#### [EXERCISE BRIEF]
From the records below, transcribe only the lines running from the one with "return collection" through the one with "rainforest rhyolite point.". Keep both of those end lines.
# Start of SOURCE MATERIAL
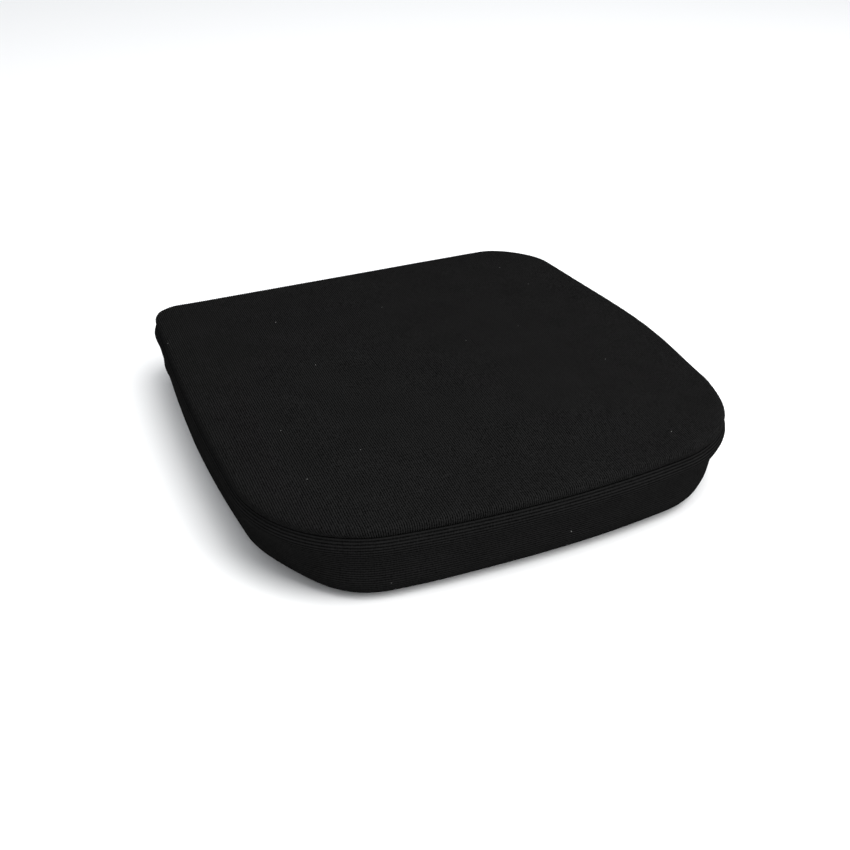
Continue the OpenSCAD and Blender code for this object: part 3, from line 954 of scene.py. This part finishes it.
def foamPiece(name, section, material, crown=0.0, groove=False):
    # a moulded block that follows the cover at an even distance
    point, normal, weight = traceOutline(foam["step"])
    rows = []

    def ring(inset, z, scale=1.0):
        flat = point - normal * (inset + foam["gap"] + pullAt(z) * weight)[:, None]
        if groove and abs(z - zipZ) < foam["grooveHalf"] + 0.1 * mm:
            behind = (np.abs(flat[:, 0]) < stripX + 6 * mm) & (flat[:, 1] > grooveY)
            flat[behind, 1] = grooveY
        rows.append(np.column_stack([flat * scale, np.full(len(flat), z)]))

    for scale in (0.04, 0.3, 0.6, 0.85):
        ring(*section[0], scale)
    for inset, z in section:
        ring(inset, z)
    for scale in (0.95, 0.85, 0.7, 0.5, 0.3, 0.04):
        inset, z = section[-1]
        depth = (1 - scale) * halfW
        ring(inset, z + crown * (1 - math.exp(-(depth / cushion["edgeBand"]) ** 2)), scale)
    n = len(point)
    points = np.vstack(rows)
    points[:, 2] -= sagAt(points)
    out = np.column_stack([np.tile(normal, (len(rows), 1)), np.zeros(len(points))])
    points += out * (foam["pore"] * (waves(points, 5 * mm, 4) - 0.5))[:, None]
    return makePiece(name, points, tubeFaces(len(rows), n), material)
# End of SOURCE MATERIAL
# Start of SOURCE MATERIAL
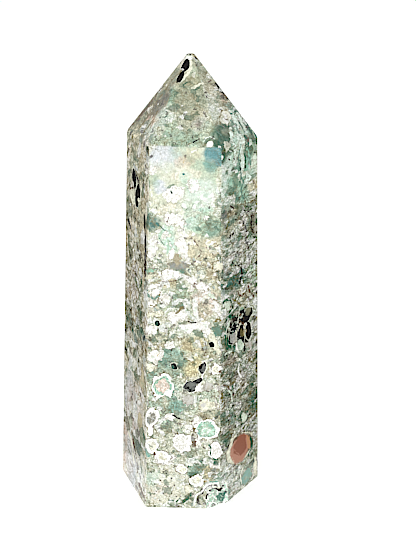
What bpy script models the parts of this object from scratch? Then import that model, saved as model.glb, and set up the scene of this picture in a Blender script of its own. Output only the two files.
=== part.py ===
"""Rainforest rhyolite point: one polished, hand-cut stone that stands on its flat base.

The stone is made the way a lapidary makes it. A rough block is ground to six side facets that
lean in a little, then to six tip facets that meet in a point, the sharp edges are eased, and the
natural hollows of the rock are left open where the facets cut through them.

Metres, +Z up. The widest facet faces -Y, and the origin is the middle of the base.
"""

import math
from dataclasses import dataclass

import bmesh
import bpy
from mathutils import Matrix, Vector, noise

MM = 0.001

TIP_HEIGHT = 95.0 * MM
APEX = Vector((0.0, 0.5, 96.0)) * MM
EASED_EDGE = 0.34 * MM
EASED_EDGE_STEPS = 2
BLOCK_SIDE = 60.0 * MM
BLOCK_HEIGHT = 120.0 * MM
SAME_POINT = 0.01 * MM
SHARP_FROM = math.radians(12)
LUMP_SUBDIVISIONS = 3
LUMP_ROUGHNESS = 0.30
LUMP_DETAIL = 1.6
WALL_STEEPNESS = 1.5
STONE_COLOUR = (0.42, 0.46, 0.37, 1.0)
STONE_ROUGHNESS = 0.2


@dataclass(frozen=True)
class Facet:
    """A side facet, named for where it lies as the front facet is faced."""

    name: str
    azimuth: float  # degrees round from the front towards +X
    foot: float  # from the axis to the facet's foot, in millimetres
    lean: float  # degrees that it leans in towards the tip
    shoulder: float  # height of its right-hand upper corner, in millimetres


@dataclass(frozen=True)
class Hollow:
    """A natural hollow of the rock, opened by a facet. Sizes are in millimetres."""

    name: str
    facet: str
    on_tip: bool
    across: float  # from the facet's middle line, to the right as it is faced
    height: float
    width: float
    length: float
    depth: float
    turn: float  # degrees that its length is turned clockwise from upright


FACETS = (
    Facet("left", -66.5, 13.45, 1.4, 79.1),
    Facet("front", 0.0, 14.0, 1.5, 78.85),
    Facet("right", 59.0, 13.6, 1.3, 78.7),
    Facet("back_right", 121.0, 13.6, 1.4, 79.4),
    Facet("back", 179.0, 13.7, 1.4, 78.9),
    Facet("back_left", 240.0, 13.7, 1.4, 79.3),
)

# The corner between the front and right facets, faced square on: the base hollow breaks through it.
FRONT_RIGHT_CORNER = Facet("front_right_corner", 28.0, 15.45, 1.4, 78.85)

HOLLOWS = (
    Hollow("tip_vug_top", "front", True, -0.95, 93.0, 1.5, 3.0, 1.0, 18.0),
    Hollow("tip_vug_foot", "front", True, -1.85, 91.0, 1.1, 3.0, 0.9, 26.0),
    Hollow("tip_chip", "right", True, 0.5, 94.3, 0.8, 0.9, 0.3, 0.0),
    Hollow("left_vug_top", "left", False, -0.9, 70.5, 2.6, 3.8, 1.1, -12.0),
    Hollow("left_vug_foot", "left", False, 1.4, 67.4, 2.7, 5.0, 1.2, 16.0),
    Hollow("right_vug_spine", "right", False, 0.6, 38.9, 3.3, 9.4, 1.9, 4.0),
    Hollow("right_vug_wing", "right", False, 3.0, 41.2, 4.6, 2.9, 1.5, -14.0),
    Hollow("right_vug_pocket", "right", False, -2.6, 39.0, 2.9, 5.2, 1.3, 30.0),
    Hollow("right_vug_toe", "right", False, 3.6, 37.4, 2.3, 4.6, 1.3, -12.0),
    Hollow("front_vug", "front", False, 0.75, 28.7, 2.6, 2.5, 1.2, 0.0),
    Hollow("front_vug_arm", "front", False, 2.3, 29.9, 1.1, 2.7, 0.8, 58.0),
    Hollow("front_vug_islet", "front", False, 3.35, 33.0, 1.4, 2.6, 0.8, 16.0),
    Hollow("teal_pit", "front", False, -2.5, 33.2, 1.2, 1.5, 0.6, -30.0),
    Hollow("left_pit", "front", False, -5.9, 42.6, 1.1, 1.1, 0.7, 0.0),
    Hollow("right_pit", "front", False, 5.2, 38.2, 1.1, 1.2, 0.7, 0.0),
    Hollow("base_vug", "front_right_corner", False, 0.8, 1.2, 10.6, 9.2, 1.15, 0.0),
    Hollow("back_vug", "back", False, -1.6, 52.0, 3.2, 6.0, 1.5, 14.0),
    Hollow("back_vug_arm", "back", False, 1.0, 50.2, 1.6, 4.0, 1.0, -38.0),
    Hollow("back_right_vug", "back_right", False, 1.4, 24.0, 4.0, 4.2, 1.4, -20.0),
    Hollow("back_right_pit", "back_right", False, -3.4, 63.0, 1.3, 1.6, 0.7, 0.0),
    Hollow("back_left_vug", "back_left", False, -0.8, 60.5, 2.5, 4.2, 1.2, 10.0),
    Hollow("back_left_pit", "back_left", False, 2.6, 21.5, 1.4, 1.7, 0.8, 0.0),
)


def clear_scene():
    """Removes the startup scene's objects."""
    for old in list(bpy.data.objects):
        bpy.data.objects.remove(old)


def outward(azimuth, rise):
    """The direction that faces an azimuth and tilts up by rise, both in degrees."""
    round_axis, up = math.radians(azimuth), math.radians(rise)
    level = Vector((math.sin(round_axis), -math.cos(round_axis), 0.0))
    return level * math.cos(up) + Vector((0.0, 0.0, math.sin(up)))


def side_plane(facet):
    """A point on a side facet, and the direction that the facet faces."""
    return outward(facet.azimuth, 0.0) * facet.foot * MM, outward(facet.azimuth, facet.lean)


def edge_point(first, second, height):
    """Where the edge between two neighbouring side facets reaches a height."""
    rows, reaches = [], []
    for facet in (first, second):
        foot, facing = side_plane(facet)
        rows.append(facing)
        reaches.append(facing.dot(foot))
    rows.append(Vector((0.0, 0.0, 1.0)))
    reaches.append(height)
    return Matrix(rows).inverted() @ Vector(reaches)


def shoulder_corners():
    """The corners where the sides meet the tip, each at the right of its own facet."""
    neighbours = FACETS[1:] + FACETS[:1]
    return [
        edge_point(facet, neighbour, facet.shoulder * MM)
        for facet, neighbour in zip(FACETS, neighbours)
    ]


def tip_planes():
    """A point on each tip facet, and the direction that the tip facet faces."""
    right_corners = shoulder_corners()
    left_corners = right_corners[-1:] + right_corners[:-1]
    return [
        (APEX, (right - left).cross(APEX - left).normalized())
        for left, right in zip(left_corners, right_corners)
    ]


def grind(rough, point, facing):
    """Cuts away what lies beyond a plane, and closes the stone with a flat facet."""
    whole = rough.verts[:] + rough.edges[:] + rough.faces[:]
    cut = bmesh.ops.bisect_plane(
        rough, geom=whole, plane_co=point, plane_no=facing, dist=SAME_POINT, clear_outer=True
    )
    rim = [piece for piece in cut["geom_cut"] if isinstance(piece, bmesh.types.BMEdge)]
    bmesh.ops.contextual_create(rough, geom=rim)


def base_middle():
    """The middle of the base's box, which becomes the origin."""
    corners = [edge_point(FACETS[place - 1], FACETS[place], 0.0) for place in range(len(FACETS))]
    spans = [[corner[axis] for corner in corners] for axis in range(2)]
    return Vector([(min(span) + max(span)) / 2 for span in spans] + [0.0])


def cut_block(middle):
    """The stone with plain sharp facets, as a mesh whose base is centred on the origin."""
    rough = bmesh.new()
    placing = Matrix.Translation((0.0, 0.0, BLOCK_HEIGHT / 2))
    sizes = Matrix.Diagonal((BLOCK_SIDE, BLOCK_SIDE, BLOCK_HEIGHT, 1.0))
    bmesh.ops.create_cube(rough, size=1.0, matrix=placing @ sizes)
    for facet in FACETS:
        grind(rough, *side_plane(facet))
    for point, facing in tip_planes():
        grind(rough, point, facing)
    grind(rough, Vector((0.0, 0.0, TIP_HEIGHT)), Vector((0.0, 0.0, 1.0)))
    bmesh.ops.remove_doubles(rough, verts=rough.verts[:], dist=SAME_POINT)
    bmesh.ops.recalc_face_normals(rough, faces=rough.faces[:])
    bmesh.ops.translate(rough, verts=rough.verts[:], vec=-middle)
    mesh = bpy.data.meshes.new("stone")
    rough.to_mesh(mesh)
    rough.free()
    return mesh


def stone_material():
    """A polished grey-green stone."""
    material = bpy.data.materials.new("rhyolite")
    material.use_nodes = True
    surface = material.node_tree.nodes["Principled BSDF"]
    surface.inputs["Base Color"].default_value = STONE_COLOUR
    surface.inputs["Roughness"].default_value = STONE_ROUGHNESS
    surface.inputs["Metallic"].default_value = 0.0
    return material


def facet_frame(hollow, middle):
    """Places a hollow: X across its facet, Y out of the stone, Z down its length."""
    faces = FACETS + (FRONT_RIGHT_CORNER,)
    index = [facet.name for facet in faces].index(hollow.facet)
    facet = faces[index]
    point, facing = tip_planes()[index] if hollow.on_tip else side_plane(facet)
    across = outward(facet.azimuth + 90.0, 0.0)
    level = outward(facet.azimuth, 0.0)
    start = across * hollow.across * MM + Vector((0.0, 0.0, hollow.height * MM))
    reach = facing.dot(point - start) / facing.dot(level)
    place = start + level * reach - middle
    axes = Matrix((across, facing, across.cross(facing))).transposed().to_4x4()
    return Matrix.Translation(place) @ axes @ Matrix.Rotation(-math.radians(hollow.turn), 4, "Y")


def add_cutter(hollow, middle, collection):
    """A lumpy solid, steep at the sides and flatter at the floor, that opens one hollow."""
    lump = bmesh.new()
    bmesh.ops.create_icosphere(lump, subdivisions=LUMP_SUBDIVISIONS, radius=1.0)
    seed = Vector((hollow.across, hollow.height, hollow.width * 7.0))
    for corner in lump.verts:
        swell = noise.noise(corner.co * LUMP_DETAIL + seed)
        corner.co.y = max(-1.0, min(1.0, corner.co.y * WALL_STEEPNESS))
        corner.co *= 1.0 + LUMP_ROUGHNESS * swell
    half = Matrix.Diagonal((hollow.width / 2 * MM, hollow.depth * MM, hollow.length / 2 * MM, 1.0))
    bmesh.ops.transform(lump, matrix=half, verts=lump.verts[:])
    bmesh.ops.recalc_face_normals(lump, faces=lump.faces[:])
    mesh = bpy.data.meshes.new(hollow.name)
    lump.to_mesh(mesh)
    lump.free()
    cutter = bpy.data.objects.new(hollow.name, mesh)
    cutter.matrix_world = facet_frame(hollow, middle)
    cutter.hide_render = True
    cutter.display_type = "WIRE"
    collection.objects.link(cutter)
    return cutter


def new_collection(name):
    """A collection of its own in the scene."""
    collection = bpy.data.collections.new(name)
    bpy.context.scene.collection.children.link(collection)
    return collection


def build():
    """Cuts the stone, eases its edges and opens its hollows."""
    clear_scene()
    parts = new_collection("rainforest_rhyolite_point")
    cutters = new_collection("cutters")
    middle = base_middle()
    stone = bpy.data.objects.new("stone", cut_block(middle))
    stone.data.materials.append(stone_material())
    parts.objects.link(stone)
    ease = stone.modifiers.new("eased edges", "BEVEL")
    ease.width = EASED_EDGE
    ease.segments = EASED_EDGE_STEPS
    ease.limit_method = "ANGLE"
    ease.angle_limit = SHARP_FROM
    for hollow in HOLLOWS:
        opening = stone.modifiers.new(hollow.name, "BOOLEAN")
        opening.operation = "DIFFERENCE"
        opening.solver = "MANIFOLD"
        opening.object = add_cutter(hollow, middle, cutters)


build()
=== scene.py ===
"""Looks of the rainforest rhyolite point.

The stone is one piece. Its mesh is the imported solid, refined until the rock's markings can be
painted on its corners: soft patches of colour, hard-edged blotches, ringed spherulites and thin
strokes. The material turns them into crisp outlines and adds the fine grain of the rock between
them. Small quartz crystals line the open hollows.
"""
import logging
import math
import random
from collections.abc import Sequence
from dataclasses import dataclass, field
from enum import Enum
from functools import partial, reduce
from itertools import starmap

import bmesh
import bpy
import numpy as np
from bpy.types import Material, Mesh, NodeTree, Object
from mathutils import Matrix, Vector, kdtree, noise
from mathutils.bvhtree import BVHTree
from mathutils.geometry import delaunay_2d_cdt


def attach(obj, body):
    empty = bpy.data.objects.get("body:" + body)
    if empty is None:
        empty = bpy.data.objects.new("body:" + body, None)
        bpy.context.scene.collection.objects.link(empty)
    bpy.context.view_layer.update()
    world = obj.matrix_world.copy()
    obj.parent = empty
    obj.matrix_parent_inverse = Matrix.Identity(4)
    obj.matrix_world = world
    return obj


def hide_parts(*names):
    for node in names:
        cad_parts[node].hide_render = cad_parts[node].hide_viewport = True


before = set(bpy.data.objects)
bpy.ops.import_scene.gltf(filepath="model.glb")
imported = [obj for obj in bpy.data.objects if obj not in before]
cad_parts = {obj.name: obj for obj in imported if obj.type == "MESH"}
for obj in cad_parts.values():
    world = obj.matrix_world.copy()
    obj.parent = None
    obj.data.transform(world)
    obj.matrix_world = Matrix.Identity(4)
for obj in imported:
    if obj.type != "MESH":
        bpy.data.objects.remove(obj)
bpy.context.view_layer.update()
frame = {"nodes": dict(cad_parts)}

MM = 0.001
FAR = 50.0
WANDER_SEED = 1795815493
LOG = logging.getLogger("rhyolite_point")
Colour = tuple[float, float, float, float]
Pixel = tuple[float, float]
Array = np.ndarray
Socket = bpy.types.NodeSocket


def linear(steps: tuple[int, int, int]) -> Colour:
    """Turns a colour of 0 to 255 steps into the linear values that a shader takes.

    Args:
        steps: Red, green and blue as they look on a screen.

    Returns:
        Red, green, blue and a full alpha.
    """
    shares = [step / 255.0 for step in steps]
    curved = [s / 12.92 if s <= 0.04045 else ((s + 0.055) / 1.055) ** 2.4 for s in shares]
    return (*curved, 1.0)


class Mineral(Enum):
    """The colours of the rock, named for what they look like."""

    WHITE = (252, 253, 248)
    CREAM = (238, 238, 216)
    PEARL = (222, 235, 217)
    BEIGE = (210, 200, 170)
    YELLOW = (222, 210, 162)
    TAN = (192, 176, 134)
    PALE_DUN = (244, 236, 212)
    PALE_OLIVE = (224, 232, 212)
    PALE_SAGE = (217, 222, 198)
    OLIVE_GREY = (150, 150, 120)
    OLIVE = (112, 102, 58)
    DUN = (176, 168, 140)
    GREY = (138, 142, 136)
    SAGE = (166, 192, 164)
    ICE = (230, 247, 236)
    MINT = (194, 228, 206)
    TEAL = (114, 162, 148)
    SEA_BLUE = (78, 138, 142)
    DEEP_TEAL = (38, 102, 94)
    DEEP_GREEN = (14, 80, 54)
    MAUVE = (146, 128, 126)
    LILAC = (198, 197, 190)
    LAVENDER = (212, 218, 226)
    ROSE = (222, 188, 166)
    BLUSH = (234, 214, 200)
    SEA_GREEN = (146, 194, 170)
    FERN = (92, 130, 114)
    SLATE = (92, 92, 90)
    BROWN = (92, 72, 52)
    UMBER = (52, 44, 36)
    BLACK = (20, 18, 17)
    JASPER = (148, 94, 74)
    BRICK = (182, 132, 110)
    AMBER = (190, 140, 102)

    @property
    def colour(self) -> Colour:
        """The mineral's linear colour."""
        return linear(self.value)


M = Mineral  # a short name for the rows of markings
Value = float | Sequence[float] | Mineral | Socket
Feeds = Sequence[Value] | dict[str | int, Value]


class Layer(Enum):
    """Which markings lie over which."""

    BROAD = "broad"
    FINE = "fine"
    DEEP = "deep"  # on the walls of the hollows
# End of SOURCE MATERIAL
#### [REPLY]
    return collection


def build():
    """Cuts the stone, eases its edges and opens its hollows."""
    clear_scene()
    parts = new_collection("rainforest_rhyolite_point")
    cutters = new_collection("cutters")
    middle = base_middle()
    stone = bpy.data.objects.new("stone", cut_block(middle))
    stone.data.materials.append(stone_material())
    parts.objects.link(stone)
    ease = stone.modifiers.new("eased edges", "BEVEL")
    ease.width = EASED_EDGE
    ease.segments = EASED_EDGE_STEPS
    ease.limit_method = "ANGLE"
    ease.angle_limit = SHARP_FROM
    for hollow in HOLLOWS:
        opening = stone.modifiers.new(hollow.name, "BOOLEAN")
        opening.operation = "DIFFERENCE"
        opening.solver = "MANIFOLD"
        opening.object = add_cutter(hollow, middle, cutters)


build()
=== scene.py ===
"""Looks of the rainforest rhyolite point.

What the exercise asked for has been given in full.